## YOUR TASK
Among the lines of data below, reproduce only those from the one with "for number, place" through the one with "# upper left, like", exactly as they stand, both ends included.

^^^^^^^^

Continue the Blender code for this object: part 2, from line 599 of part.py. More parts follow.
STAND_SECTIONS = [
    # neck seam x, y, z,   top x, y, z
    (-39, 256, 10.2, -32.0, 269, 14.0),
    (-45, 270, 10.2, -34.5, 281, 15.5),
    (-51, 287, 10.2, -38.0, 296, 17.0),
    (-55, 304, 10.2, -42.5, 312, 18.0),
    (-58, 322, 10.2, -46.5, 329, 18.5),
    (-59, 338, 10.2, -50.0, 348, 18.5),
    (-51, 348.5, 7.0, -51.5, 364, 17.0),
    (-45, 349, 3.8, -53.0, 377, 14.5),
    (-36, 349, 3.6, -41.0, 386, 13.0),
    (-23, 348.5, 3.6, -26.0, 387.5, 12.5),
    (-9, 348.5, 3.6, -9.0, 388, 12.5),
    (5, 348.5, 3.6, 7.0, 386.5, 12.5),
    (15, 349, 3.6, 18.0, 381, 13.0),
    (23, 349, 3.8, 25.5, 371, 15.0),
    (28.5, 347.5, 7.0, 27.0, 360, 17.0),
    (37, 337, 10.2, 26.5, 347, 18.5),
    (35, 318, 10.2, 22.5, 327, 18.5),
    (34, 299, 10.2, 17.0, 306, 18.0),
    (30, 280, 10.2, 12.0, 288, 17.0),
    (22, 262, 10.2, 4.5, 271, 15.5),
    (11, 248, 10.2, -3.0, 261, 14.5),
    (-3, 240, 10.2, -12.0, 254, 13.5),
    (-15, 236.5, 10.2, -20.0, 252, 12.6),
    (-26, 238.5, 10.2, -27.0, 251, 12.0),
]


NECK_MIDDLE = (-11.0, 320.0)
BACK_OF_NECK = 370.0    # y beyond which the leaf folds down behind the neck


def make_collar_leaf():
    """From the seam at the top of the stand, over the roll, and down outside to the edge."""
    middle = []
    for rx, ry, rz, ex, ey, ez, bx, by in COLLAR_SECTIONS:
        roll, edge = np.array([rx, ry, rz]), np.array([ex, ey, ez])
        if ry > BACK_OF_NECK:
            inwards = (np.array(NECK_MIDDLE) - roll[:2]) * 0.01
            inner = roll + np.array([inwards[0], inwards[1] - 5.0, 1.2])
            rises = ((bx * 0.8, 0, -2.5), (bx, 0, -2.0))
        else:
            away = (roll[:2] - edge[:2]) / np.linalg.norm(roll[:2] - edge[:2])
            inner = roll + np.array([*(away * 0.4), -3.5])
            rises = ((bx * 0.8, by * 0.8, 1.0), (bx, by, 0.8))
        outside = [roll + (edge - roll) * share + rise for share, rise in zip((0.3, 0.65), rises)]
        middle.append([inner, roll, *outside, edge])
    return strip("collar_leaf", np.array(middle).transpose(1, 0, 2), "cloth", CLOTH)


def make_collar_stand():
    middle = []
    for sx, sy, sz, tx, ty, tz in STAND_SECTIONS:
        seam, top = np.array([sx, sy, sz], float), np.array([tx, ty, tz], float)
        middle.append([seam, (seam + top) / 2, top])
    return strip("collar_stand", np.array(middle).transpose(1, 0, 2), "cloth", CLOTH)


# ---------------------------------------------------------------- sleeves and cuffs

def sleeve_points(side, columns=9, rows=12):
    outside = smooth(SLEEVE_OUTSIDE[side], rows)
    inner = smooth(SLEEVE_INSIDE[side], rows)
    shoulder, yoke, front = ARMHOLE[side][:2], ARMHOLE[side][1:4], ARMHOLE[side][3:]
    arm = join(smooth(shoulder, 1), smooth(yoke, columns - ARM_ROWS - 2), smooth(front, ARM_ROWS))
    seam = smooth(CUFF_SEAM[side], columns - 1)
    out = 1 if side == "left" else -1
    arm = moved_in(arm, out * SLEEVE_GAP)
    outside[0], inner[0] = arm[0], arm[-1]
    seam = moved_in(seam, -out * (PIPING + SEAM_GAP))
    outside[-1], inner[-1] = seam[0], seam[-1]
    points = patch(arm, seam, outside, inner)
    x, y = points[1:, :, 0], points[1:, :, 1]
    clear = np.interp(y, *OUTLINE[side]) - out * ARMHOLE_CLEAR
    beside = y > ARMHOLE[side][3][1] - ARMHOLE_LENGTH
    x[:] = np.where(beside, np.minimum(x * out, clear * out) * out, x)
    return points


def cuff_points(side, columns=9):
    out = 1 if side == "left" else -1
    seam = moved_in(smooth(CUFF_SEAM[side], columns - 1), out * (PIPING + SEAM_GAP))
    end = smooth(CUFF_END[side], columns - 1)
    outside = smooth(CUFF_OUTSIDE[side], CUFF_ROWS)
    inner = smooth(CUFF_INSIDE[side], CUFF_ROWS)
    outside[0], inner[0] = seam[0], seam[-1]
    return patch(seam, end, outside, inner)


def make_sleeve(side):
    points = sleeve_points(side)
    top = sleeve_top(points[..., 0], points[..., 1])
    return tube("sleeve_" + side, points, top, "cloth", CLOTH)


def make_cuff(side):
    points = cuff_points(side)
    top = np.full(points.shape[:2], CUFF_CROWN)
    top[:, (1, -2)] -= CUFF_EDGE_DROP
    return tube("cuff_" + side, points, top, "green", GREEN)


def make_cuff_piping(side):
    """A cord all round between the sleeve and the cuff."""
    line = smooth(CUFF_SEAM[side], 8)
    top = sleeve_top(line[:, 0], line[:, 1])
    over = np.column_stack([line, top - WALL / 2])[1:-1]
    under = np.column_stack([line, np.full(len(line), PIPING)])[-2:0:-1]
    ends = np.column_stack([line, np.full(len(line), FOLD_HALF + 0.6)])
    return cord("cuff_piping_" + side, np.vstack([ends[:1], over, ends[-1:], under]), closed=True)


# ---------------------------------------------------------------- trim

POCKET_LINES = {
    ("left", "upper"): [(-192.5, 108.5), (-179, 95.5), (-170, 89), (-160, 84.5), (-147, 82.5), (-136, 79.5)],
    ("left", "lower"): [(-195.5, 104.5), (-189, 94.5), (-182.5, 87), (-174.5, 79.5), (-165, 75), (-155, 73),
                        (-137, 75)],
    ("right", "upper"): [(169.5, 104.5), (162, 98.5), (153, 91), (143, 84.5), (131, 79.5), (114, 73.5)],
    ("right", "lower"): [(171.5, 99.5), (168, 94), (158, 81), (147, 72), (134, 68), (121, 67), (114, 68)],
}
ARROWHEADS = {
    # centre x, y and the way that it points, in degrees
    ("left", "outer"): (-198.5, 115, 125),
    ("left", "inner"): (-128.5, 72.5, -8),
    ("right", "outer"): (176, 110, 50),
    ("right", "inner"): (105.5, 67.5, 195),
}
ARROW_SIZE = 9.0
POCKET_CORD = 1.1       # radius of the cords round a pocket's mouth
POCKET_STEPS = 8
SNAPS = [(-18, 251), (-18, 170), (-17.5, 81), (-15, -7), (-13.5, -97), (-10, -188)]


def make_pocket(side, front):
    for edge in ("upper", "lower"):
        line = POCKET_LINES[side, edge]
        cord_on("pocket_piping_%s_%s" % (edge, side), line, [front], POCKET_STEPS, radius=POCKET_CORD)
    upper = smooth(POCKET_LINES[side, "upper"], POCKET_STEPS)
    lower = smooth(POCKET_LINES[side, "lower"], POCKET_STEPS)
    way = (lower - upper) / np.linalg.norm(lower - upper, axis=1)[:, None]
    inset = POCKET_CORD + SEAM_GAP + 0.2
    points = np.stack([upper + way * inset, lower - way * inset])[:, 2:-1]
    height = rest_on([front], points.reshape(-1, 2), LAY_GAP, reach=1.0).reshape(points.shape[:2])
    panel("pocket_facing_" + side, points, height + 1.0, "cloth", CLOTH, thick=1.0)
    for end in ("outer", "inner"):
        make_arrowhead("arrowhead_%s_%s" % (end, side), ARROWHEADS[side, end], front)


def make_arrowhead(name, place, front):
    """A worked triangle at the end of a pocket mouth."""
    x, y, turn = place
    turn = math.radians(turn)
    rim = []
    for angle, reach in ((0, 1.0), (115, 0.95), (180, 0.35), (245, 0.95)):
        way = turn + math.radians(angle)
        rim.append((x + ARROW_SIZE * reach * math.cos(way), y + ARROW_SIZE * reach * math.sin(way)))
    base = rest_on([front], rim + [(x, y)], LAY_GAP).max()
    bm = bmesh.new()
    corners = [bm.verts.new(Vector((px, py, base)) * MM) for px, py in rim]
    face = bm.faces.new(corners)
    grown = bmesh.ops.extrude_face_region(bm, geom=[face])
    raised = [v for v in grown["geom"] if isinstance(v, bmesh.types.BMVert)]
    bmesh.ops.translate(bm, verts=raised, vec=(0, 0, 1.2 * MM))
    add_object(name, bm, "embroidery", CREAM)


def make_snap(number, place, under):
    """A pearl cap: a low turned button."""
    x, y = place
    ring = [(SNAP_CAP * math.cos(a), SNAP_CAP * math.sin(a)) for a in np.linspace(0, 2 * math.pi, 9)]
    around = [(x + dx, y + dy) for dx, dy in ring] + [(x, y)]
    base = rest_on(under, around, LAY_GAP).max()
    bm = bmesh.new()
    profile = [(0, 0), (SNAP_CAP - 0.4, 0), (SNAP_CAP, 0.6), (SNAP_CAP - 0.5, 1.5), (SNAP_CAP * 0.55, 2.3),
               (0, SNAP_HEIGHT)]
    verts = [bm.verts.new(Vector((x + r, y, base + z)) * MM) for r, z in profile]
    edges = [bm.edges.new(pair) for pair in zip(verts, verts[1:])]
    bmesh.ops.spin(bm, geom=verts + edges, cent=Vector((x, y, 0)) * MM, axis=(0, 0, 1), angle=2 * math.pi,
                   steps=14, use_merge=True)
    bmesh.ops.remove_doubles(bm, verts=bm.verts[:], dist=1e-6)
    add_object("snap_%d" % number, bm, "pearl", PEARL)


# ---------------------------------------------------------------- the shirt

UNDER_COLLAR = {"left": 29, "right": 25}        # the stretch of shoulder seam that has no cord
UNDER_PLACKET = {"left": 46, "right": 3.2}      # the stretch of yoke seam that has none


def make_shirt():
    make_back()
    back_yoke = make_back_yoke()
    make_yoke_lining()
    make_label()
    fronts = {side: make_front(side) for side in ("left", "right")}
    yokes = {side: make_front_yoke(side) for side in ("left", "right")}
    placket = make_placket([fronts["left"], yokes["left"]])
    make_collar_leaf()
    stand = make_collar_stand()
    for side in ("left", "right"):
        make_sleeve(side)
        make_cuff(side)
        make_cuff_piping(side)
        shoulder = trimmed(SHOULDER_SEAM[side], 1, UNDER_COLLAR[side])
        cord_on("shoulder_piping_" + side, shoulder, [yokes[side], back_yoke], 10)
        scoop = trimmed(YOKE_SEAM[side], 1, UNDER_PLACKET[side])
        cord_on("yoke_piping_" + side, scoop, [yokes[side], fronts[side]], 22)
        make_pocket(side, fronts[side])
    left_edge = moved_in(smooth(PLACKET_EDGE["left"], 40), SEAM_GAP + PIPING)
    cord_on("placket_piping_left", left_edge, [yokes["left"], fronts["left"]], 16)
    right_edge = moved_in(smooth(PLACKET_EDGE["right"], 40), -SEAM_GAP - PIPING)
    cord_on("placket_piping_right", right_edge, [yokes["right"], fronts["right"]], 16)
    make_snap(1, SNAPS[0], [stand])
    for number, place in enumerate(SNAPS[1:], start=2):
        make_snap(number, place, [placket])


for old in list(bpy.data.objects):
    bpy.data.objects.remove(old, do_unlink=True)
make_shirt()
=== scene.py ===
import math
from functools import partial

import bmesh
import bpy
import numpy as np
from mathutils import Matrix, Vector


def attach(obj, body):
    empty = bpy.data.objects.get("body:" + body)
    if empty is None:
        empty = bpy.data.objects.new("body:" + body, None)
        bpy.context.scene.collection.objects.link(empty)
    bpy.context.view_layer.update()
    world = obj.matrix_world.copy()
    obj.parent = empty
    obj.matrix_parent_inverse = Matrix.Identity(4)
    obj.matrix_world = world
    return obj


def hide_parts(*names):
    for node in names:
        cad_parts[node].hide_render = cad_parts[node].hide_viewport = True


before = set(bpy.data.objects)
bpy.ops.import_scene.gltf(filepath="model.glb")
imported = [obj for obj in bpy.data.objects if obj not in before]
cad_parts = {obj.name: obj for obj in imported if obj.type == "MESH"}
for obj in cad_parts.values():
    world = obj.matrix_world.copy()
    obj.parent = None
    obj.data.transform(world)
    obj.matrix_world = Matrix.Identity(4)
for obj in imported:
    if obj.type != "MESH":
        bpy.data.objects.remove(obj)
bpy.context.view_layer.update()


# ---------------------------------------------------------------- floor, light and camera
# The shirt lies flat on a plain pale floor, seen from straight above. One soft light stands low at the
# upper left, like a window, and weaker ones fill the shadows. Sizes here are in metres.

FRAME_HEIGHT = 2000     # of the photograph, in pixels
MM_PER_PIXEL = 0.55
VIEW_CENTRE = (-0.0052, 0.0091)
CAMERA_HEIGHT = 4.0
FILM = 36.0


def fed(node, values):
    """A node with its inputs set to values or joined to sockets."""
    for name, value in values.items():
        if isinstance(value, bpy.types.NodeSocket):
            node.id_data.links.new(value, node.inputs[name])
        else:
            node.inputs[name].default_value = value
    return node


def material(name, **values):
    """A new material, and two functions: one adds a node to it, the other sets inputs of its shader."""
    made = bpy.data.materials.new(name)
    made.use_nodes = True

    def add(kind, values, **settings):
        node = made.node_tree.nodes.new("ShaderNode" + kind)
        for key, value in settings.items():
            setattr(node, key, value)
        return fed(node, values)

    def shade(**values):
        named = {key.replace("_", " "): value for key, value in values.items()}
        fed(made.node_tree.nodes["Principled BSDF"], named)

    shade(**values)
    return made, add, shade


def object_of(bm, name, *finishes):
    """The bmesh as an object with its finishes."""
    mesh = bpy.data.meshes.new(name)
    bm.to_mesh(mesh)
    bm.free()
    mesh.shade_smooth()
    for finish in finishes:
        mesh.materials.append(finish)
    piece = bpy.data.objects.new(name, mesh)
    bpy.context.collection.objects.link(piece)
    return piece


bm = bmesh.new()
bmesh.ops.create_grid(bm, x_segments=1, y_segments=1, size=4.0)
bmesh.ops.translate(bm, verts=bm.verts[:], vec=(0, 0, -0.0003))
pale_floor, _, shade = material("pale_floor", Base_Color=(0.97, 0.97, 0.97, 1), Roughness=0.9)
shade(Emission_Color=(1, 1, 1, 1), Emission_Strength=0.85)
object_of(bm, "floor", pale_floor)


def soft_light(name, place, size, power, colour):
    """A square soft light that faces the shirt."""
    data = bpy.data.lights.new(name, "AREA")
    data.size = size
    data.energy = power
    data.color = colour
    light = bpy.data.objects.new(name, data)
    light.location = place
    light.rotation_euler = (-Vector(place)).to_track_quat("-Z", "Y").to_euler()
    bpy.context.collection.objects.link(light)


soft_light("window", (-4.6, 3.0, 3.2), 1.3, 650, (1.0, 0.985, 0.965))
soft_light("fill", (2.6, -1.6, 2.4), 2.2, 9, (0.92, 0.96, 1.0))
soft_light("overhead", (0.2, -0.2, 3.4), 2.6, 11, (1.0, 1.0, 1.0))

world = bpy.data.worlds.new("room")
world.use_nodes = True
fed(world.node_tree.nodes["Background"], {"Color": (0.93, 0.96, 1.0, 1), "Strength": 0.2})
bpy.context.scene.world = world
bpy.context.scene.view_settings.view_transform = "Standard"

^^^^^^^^

## TASK OUTPUT
    for number, place in enumerate(SNAPS[1:], start=2):
        make_snap(number, place, [placket])


for old in list(bpy.data.objects):
    bpy.data.objects.remove(old, do_unlink=True)
make_shirt()
=== scene.py ===
import math
from functools import partial

import bmesh
import bpy
import numpy as np
from mathutils import Matrix, Vector


def attach(obj, body):
    empty = bpy.data.objects.get("body:" + body)
    if empty is None:
        empty = bpy.data.objects.new("body:" + body, None)
        bpy.context.scene.collection.objects.link(empty)
    bpy.context.view_layer.update()
    world = obj.matrix_world.copy()
    obj.parent = empty
    obj.matrix_parent_inverse = Matrix.Identity(4)
    obj.matrix_world = world
    return obj


def hide_parts(*names):
    for node in names:
        cad_parts[node].hide_render = cad_parts[node].hide_viewport = True


before = set(bpy.data.objects)
bpy.ops.import_scene.gltf(filepath="model.glb")
imported = [obj for obj in bpy.data.objects if obj not in before]
cad_parts = {obj.name: obj for obj in imported if obj.type == "MESH"}
for obj in cad_parts.values():
    world = obj.matrix_world.copy()
    obj.parent = None
    obj.data.transform(world)
    obj.matrix_world = Matrix.Identity(4)
for obj in imported:
    if obj.type != "MESH":
        bpy.data.objects.remove(obj)
bpy.context.view_layer.update()


# ---------------------------------------------------------------- floor, light and camera
# The shirt lies flat on a plain pale floor, seen from straight above. One soft light stands low at the
# upper left, like a window, and weaker ones fill the shadows. Sizes here are in metres.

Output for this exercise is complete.